What Sunak had missed, alas, were trade developments in Europe since ancient Delos that make the US a meaningless comparison. Where tariffs are common on imports into the US, they are minimal in Europe and the UK: non-existent within the customs union and, even outside it, trivial on UK imports from EU countries (first under transition arrangements and then under the UK-EU 2021 trade and cooperation agreement). Rolled-forward and new post-Brexit trade agreements with other countries around the world also keep tariffs to a minimum.
Although his freeport model was thus built on an entirely false premise, Sunak arrived at the Treasury in 2019 determined to push the policy through. By the spring of 2021, the eight English freeports had been named (four more in Scotland and Wales are in the pipeline). Foremost among them was Teesside….
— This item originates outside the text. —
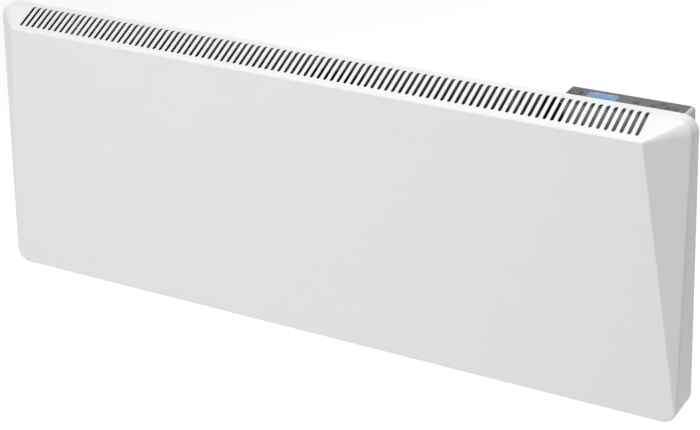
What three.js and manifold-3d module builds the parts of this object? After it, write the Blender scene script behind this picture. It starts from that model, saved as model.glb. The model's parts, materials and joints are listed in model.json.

Nearly three years on and, with the exception of Teesside, very little has happened at the UK’s freeports. They are struggling even to find ways of spending the £25m “seed funding” handed to them by Whitehall. An ongoing parliamentary inquiry into freeports and investment zones recently heard from Peter Holmes, an academic, that the only business he had been able to identify as benefiting from the freeport advantage of tariff inversion was the dog-food industry….

The freeport game now, insisted Gove, was about investment incentives. The 2021 cohort were given a range of tax and business rates reliefs lasting five years. But even these are economically impotent, since they simply divert investment from one location to another.

The sort of good news is that because UK tariffs are low, the freeport scheme has not gotten all that far. But as the article elaborates, with supporting detail, the response has been to throw more money at investment subsidies. But the big winners so far indeed have been investors….but in property deals in Tessside. So there’s ample motivation to extend what amounts to a vehicle for looting.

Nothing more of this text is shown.